A kind of framework so that a drive can be organized using a file system. Its main function is to define the data storage format on the disc and the kinds of file-related metadata, including characteristics, permissions, and filenames.
On other ways we can say, an operating system stores, arranges, and controls files and directories on a storage device using a file system.
The three file systems that are majorly Windows supported are FAT32, exFAT, and NTFS. To understand how each differs from the other, you should read this article carefully.
The most used Windows file systems nowadays are described below:
FAT32 – File Allocation Table-32
exFAT – extensible File Allocation Table
NTFS – New Technology File System
Note: An operating system uses two different file systems: NTFS and FAT32.
What is FAT32?
Of all the file systems that Windows NT supports, FAT is the most basic.

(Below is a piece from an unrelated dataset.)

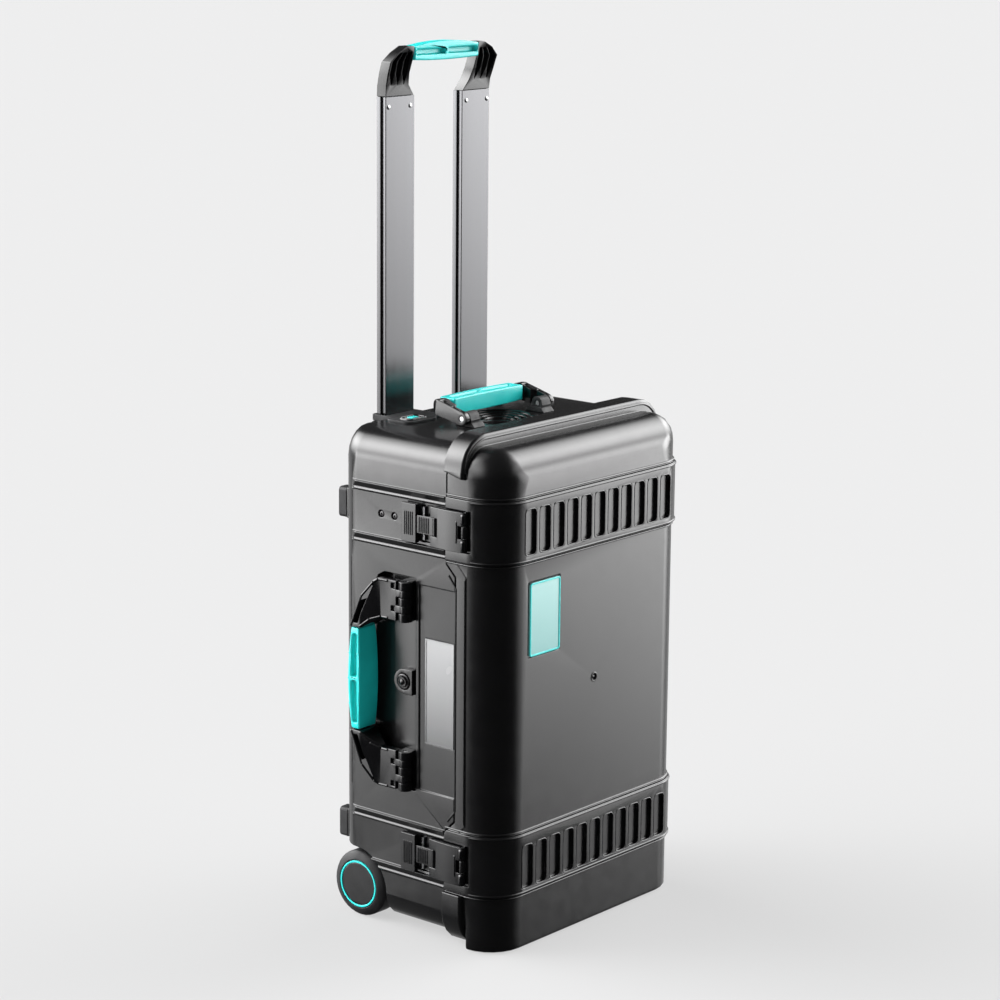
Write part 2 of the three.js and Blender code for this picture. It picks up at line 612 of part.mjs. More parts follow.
// ---- latches ----
for (const { name, band } of LEVELS) {
  const z = band.latch;
  const plateGroup = bodyGroup();
  const triggerGroup = bodyGroup();
  const span = [z - LATCH.half, z + LATCH.half];
  const { pivotY, triggerY } = LATCH;
  const plate = rod("z", [LATCH.x, pivotY], span, 3.5, 12)
    .add(box([LATCH.face, -165], [pivotY, triggerY + 5], span))
    .subtract(box([-180, -160], [pivotY - 6.5, pivotY + 5.5], [z - 7, z + 7]))
    .subtract(box([-180, -160], [triggerY - 5, triggerY + 5.5], [z - 10.2, z + 10.2]))
    .subtract(rod("z", [LATCH.x, pivotY], ANY_Z, 1.9, 12))
    .subtract(rod("z", [LATCH.x, triggerY], [z - 16, z + 16], 1.8, 12));
  addNode(plateGroup, `latch_plate_${name}`, plate, MATERIALS.fitting);
  const pinSpan = [z - LATCH.half + 0.5, z + LATCH.half - 0.5];
  const pin = rod("z", [LATCH.x, pivotY], pinSpan, 1.6, 12);
  addNode(plateGroup, `latch_pin_${name}`, pin, MATERIALS.steel);
  const neck = [z - 9.8, z + 9.8];
  const tab = [z - 21, z + 21];
  const trigger = rod("z", [LATCH.x, triggerY], neck, 3, 12)
    .add(box([-170.6, -166.6], [triggerY, triggerY + 25.5], neck))
    .add(box([LATCH.face, -166.3], [triggerY + 25, triggerY + 45.5], tab))
    .add(box([-167, -165.2], [triggerY + 25, triggerY + 27], [z - 17, z + 17]))
    .subtract(rod("z", [LATCH.x, triggerY], ANY_Z, 1.8, 12));
  addNode(triggerGroup, `latch_trigger_${name}`, trigger, MATERIALS.fitting);
  const triggerPin = rod("z", [LATCH.x, triggerY], [z - 15.5, z + 15.5], 1.5, 12);
  addNode(plateGroup, `trigger_pin_${name}`, triggerPin, MATERIALS.steel);
}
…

FAT32 is an abbreviation of File Allocation Table-32. Stored data in 32-bit blocks, FAT32 is an expansion of earlier file systems.
Larger media is supported by FAT32, an improved version of FAT16 that was created to address FAT16’s shortcomings.
For example, older operating systems, such as Windows 95 through Windows XP, used FAT32.
Nevertheless, there are limits to the FAT32 file system. Reason being, it’s old and you can’t even save more than 4GB of individual files in size to the drive formatted using the FAT32 file system.
What is exFAT?
exFAT stands for extensible File Allocation Table, is a file system designed specifically for flash memory devices, such as SD cards and USB flash drives, and released by Microsoft in 2006.
In the FAT file system family, the exFAT file system replaces FAT32. It plays an important role between the older FAT32 and the modern NTFS file system.
exFAT boot is natively supported by Windows 8 and later versions, which also facilitate system installation in a specific manner for operation in the exFAT disc.
Additionally, NTFS is read-only on a Mac, however exFAT is compatible with macOS in both read and write modes.
What is NTFS?
NTFS, also called as “New Technology File System”, is used in modern Windows operating systems by default.
With its multi-user access control, ACL’s, and other features, NTFS is a more reliable and efficient logging file system that is best suited for use with an operating system that offers security.
Unlike FAT32 and exFAT, it is a journaling file system, which means that it keeps note of changes prior to writing them in order to facilitate data recovery in the event of a system failure.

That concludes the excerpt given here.